Histogram a dimension of a multidimensional numpy array and using it to normalize the histogram of a-CodePudding

given a numpy array of the following format:

'aa', '1' 
'ab', '1'
'ab', '1'
'ba', '2'
'ba', '2'

I can use numpy.unique to histogram the elements of each column individually.
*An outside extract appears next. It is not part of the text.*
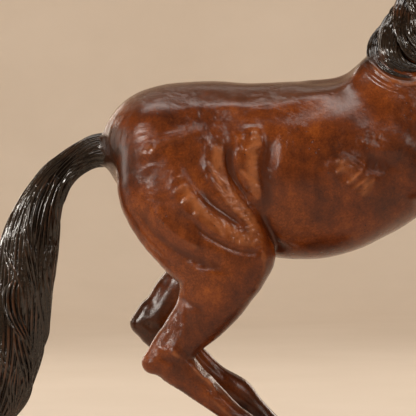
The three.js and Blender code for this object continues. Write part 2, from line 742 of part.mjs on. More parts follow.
// Thins a closed mesh by joining the two ends of an edge, always the edge that changes the form least, until
// the number of triangles is down to the target. Each point sums the squared distances to its old planes.
function thin({ points, faces }, target) {
  const count = points.length / 3;
  const at = (n) => [points[3 * n], points[3 * n + 1], points[3 * n + 2]];
  const minus = (a, b) => [a[0] - b[0], a[1] - b[1], a[2] - b[2]];
  const cross = (a, b) => [a[1] * b[2] - a[2] * b[1], a[2] * b[0] - a[0] * b[2], a[0] * b[1] - a[1] * b[0]];
  const dot = (a, b) => a[0] * b[0] + a[1] * b[1] + a[2] * b[2];
  const quadrics = Array.from({ length: count }, () => new Float64Array(10));
  const around = Array.from({ length: count }, () => new Set());
  const changes = new Uint32Array(count);
  let left = faces.length / 3;
  for (let f = 0; f < left; f++) {
    const corners = faces.slice(3 * f, 3 * f + 3);
    const [a, b, c] = corners.map(at);
    const normal = cross(minus(b, a), minus(c, a));
    const area = Math.hypot(...normal) || 1e-12;
    const [nx, ny, nz] = normal.map((q) => q / area);
    const d = -dot([nx, ny, nz], a);
    const terms = [nx * nx, nx * ny, nx * nz, nx * d, ny * ny, ny * nz, ny * d, nz * nz, nz * d, d * d];
    for (const corner of corners) {
      around[corner].add(f);
      terms.forEach((term, n) => (quadrics[corner][n] += term * area * care(...a)));
    }
  }
  const error = (q, [x, y, z]) =>
    x * x * q[0] + 2 * x * y * q[1] + 2 * x * z * q[2] + 2 * x * q[3] + y * y * q[4] +
    2 * y * z * q[5] + 2 * y * q[6] + z * z * q[7] + 2 * z * q[8] + q[9];
  const neighbours = (n) => {
    const found = new Set();
    for (const f of around[n]) for (let q = 0; q < 3; q++) found.add(faces[3 * f + q]);
    found.delete(n);
    return found;
  };
  const heap = new Heap();
  const offer = (a, b) => {
    const sum = quadrics[a].map((value, n) => value + quadrics[b][n]);
    const [pa, pb] = [at(a), at(b)];
    const span = minus(pb, pa);
    let place = pa.map((value, n) => (value + pb[n]) / 2);
    const [xx, xy, xz, xw, yy, yz, yw, zz, zw] = sum;
    const det = xx * (yy * zz - yz * yz) - xy * (xy * zz - yz * xz) + xz * (xy * yz - yy * xz);
    if (Math.abs(det) > 1e-3 * (xx + yy + zz) ** 3 * 1e-2) {
      const best = [
        -(xw * (yy * zz - yz * yz) - xy * (yw * zz - yz * zw) + xz * (yw * yz - yy * zw)) / det,
        -(xx * (yw * zz - yz * zw) - xw * (xy * zz - yz * xz) + xz * (xy * zw - yw * xz)) / det,
        -(xx * (yy * zw - yw * yz) - xy * (xy * zw - yw * xz) + xw * (xy * yz - yy * xz)) / det,
      ];
      if (Math.hypot(...minus(best, place)) < Math.hypot(...span)) place = best;
    }
    const length = dot(span, span);
    heap.push({ cost: error(sum, place) + 1e-5 * length * length, a, b, place, sum, when: changes[a] + changes[b] });
  };
  for (let n = 0; n < count; n++) for (const m of neighbours(n)) if (m > n) offer(n, m);
  const flips = (n, other, place) => {
    for (const f of around[n]) {
      const corners = [0, 1, 2].map((q) => faces[3 * f + q]);
      if (corners.includes(other)) continue;
      const [a, b, c] = corners.map(at);
      const before = cross(minus(b, a), minus(c, a));
      const [p, q, r] = corners.map((corner) => (corner === n ? place : at(corner)));
      const after = cross(minus(q, p), minus(r, p));
      if (dot(before, after) < 0.3 * Math.hypot(...before) * Math.hypot(...after)) return true;
      const longest = Math.max(dot(minus(q, p), minus(q, p)), dot(minus(r, p), minus(r, p)), dot(minus(r, q), minus(r, q)));
      if (Math.hypot(...after) < 0.08 * longest) return true;
    }
    return false;
  };
  while (left > target && heap.entries.length) {
    const { a, b, place, sum, when } = heap.pop();
    if (!around[a].size || !around[b].size || when !== changes[a] + changes[b]) continue;
    const nearA = neighbours(a);
    if (!nearA.has(b)) continue;
    const shared = [...neighbours(b)].filter((n) => nearA.has(n));
    if (shared.length !== 2 || flips(a, b, place) || flips(b, a, place)) continue;
    for (const f of around[b]) {
      const corners = [0, 1, 2].map((q) => faces[3 * f + q]);
      if (corners.includes(a)) {
        corners.forEach((corner) => around[corner].delete(f));
        left -= 1;
      } else {
        faces[3 * f + corners.indexOf(b)] = a;
        around[a].add(f);
      }
    }
    around[b].clear();
    place.forEach((value, q) => (points[3 * a + q] = value));
    quadrics[a] = sum;
    const ring = neighbours(a);
    changes[a] += 1;
    for (const n of ring) offer(Math.min(a, n), Math.max(a, n));
  }
  const kept = faces.map((_, i) => Math.floor(i / 3)).filter((f, i) => i % 3 === 0 && around[faces[3 * f]].has(f));
  return { points, faces: kept.flatMap((f) => faces.slice(3 * f, 3 * f + 3)) };
}

function toGeometry({ points, faces }, scale) {
  const geometry = new THREE.BufferGeometry();
  const order = new Map();
  const used = [];
  const index = faces.map((n) => {
    if (!order.has(n)) {
      order.set(n, order.size);
      used.push(points[3 * n] * scale, points[3 * n + 1] * scale, points[3 * n + 2] * scale);
    }
    return order.get(n);
  });
  geometry.setAttribute("position", new THREE.Float32BufferAttribute(used, 3));
  geometry.setIndex(index);
  geometry.computeVertexNormals();
  return geometry;
}

// The horse
function makeHorse() {
  const skin = largestShell(wrap(closeDiagonals(sampleFigure(SAMPLE)), SAMPLE));
  settle(skin.points, 2);
  const mesh = new THREE.Mesh(
    toGeometry(thin(skin, TRIANGLES), U),
    new THREE.MeshStandardMaterial({ color: 0x6a3012, roughness: 0.3, metalness: 0.5 }),
  );
  mesh.name = "horse";
  mesh.position.z = BASE_THICKNESS + SEAT_GAP - NEAR_SOLE * U;
  return mesh;
}

// The ground: rising from the rim to a low crown, uneven as if modelled in clay, with a rock under the far hoof.
// Both hooves stand on flat pads a little wider than their soles.
const PAD_LENGTH = 46;
const PAD_WIDTH = 36;
const PAD_SLOPE = 1.5; // how far the near pad runs out, as a share of its own size
const ROCK_SLOPE = 1.9;
const pads = [
  { hoof: NEAR_HOOF, side: -1, height: BASE_THICKNESS, slope: PAD_SLOPE },
  { hoof: FAR_HOOF, side: 1, height: BASE_THICKNESS + (FAR_SOLE - NEAR_SOLE) * U, slope: ROCK_SLOPE },
];
function ground(x, y) {
  const out = Math.hypot(x / (BASE_LENGTH / 2), y / (BASE_WIDTH / 2));
  const crown = (BASE_THICKNESS - RIM_HEIGHT) * (1 - smooth(0.15, 1, out));
  const uneven = 1.6 * Math.sin(0.093 * x + 1.3) * Math.cos(0.118 * y - 0.4) + 0.9 * Math.sin(0.21 * x - 0.17 * y);
  let height = RIM_HEIGHT + crown * 0.9 + uneven * (1 - smooth(0.8, 1, out));
  height = Math.min(height, BASE_THICKNESS - 0.5);
  for (const pad of [...pads].reverse()) {
    const dx = (x - pad.hoof.x * U) / (PAD_LENGTH / 2);
    const dy = (y - pad.side * pad.hoof.y * U) / (PAD_WIDTH / 2);
    const away = Math.hypot(dx, dy);
    height += (pad.height - height) * (1 - smooth(1, pad.slope, away));
  }
  return height;
}

// The base: a grid drawn out to an oval for its top, then the bevel, the edge and the flat underside.
const GRID_LENGTH = 24;
const GRID_WIDTH = 14;
function makeBase() {
  const points = [];
  const faces = [];
  const addRing = (ring, inset, height) => ring.map(([u, v]) => {
    const [x, y] = oval(u, v, BASE_LENGTH / 2 - inset, BASE_WIDTH / 2 - inset);
    return points.push(x, y, height ?? ground(x, y)) / 3 - 1;
  });
  const grid = [];
  for (let i = 0; i <= GRID_LENGTH; i++) {
    const row = Array.from({ length: GRID_WIDTH + 1 }, (_, k) => [(2 * i) / GRID_LENGTH - 1, (2 * k) / GRID_WIDTH - 1]);
    grid.push(addRing(row, RIM_BEVEL));
  }
  for (let i = 0; i < GRID_LENGTH; i++) {
    for (let k = 0; k < GRID_WIDTH; k++) {
      const [a, b, c, d] = [grid[i][k], grid[i + 1][k], grid[i + 1][k + 1], grid[i][k + 1]];
      if (i < GRID_LENGTH / 2 === k < GRID_WIDTH / 2) faces.push(a, b, d, b, c, d);
      else faces.push(a, b, c, a, c, d);
    }
  }
  const edge = [];
  for (let i = 0; i < GRID_LENGTH; i++) edge.push([i, 0]);
  for (let k = 0; k < GRID_WIDTH; k++) edge.push([GRID_LENGTH, k]);
  for (let i = GRID_LENGTH; i > 0; i--) edge.push([i, GRID_WIDTH]);
  for (let k = GRID_WIDTH; k > 0; k--) edge.push([0, k]);
  const round = edge.map(([i, k]) => [(2 * i) / GRID_LENGTH - 1, (2 * k) / GRID_WIDTH - 1]);
  const rings = [
    edge.map(([i, k]) => grid[i][k]),
    addRing(round, 0, RIM_HEIGHT - RIM_BEVEL),
    addRing(round, 0, 0),
  ];
  for (let n = 1; n < rings.length; n++) {
    round.forEach((_, a) => {
      const b = (a + 1) % round.length;
      const [upper, lower] = [rings[n - 1], rings[n]];
      faces.push(upper[a], lower[a], lower[b], upper[a], lower[b], upper[b]);
    });
  }
  const centre = points.push(0, 0, 0) / 3 - 1;
  rings[2].forEach((a, n) => faces.push(a, centre, rings[2][(n + 1) % round.length]));
  const mesh = new THREE.Mesh(
    toGeometry({ points, faces }, 1),
    new THREE.MeshStandardMaterial({ color: 0x33241a, roughness: 0.5, metalness: 0.5 }),
  );
  mesh.name = "base";
  return mesh;
}

// Maps the square from -1 to 1 onto an oval with half sizes a and b.
function oval(u, v, a, b) {
  return [a * u * Math.sqrt(1 - (v * v) / 2), b * v * Math.sqrt(1 - (u * u) / 2)];
}

const model = new THREE.Group();
model.add(makeHorse(), makeBase());
export default model;
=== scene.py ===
import math
from concurrent.futures import ThreadPoolExecutor

import bpy
import numpy as np
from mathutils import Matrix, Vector


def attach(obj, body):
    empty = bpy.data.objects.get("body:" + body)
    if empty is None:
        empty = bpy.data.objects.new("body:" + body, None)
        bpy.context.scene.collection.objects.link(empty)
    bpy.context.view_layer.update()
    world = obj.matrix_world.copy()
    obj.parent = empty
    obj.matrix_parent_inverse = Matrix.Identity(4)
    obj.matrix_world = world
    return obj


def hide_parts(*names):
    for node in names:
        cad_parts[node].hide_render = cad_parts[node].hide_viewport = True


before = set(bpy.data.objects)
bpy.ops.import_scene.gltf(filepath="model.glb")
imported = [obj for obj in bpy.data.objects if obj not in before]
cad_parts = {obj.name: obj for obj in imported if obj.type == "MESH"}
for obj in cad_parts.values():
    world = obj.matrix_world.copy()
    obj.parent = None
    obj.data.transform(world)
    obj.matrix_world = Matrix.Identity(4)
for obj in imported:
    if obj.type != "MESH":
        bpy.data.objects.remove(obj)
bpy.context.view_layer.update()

# Shared sizes, in metres
FIGURE_HEIGHT = 0.480
BASE_LENGTH = 0.250
BASE_WIDTH = 0.136
BASE_THICKNESS = 0.025
RIM_HEIGHT = 0.013
SEAT_GAP = 0.0003

# The figure is drawn in units of its own: 601 from the near sole to the tips of the ears
FIGURE_UNITS = 601
NEAR_SOLE = 33
FAR_SOLE = 62
U = FIGURE_HEIGHT / FIGURE_UNITS
LIFT = BASE_THICKNESS + SEAT_GAP - NEAR_SOLE * U

OUTSIDE = 1e3  # the field far from every limb
REACH = 30  # how far round a limb it still matters to its neighbours
SUBSTEPS = 6  # pieces of a smooth line between two stations of a limb
STROKE_SUBSTEPS = 12
HAIR_SUBSTEPS = 40
THREADS = 4
CHUNK = 32768  # points that a thread takes at a time

# Places on the head: s along it from the poll to the muzzle, n towards the forehead
POLL = (183, 600)
HEAD_TILT = -0.93


def on_head(*stations):
    """Stations whose first two numbers are s and n."""
    c, d = math.cos(HEAD_TILT), math.sin(HEAD_TILT)
    return [(POLL[0] + s * c - n * d, POLL[1] + s * d + n * c, *rest) for s, n, *rest in stations]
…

Histogramming the first column gives me the unique count of elements in the first column as follows:

'aa' = 1; 'ab' = 2; 'ba' = 2.

Histogramming the second column will give me

'1' = 3; '2' = 2.

I want to normalize the output of the first column histogram with the output of the second column histogram to give:

'aa' = 1/3; 'ab' = 2/3;  'ba' = 2/2;

Is there a nice way to achieve this?

CodePudding user response：

start by getting the counts and unique values of each number, and turn it into a lookup dict

unique_vals, counts = np.unique(arr[:,1],return_counts=True)    
freq = 1 / counts
lookup = dict(zip(unique_vals, freq))

get a numpy array of the corresponding frequencies, then look up each unique letter in the array and sum the frequencies.

freqs = np.vectorize(lookup.get)(arr[:,1]) 
unique_letters = np.unique(arr[:,0])
{ letter: np.sum(freqs[letter==arr[:,0]]) for letter in unique_letters}

returns

{'aa': 0.3333333333333333, 'ab': 0.6666666666666666, 'ba': 1.0}